Umso verwunderlicher, dass viele objektiv schöne Menschen sich äußerst kritisch betrachten und unter einer geringen Selbstachtung leiden. Und dass umgekehrt so mancher mit gewöhnlichem Äußeren selbstbewusst und strahlend daherkommt. Ist es vielleicht nicht nur die Schönheit, die die Selbstachtung stärkt, sondern vor allem die Selbstachtung, die uns schön erstrahlen lässt?

Schönheit liegt im Auge des Betrachters - im eigenen, vor allem aber in dem der anderen, denn sie ist ein äußeres Merkmal. Ob wir als schön gelten, ist nicht nur eine Frage unseres Anspruchs an uns selbst, sondern leider auch der Bewertung und Bestätigung von außen. Diese mischen sich gern mit unseren eigenen Vorstellungen und sind zudem, da abhängig von der Zeit und vom sozialen Milieu, sehr wechselhaften Kriterien unterworfen. Soweit wir empfänglich sind für eben diese Bewertung und Bestätigung von außen stärkt Schönheit unsere Selbstachtung. Allerdings ist sie eine fragile Stütze, denn sie kann uns jederzeit entzogen werden.

Selbstachtung liegt viel weniger im Auge des Betrachters. Als innere Haltung beschreibt sie unser Verhältnis zu uns selbst. Wie sehr wir uns achten, ist abhängig von unserem Vertrauen in unseren Wert und davon, wie sehr wir unseren Erwartungen an ein geglücktes Leben zu entsprechen vermögen. Wer mit sich im Reinen ist, kann attraktiv strahlen. Im Zusammenhang mit unserem Wertegerüst kann Selbstachtung auch ein Kompass sein, der hilft, zwischen Eitelkeit und Nachlässigkeit zu balancieren und auf uns zu achten. Auf diese Weise macht sie schön, weil es uns mit ihr gelingt, uneitel für uns zu sorgen und uns zu pflegen.

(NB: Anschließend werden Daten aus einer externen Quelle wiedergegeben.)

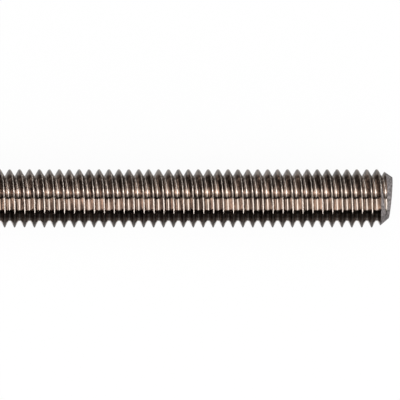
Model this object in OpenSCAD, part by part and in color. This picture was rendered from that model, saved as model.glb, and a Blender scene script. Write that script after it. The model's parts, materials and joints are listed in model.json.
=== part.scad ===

Ein wenig gemein erscheint bei dieser Verquickung, dass, wer schön ist, theoretisch immer schöner werden kann. Aber eben nur, wenn die Selbstachtung sich nicht ausschließlich aus der Bestätigung der Schönheit speist.

Schönheit ist, das sagt mit nicht zuletzt meine Selbstachtung, nicht alles im Leben. Und das ist gut so. Für den Notfall aber habe ich die Schuhe trotzdem mal gekauft.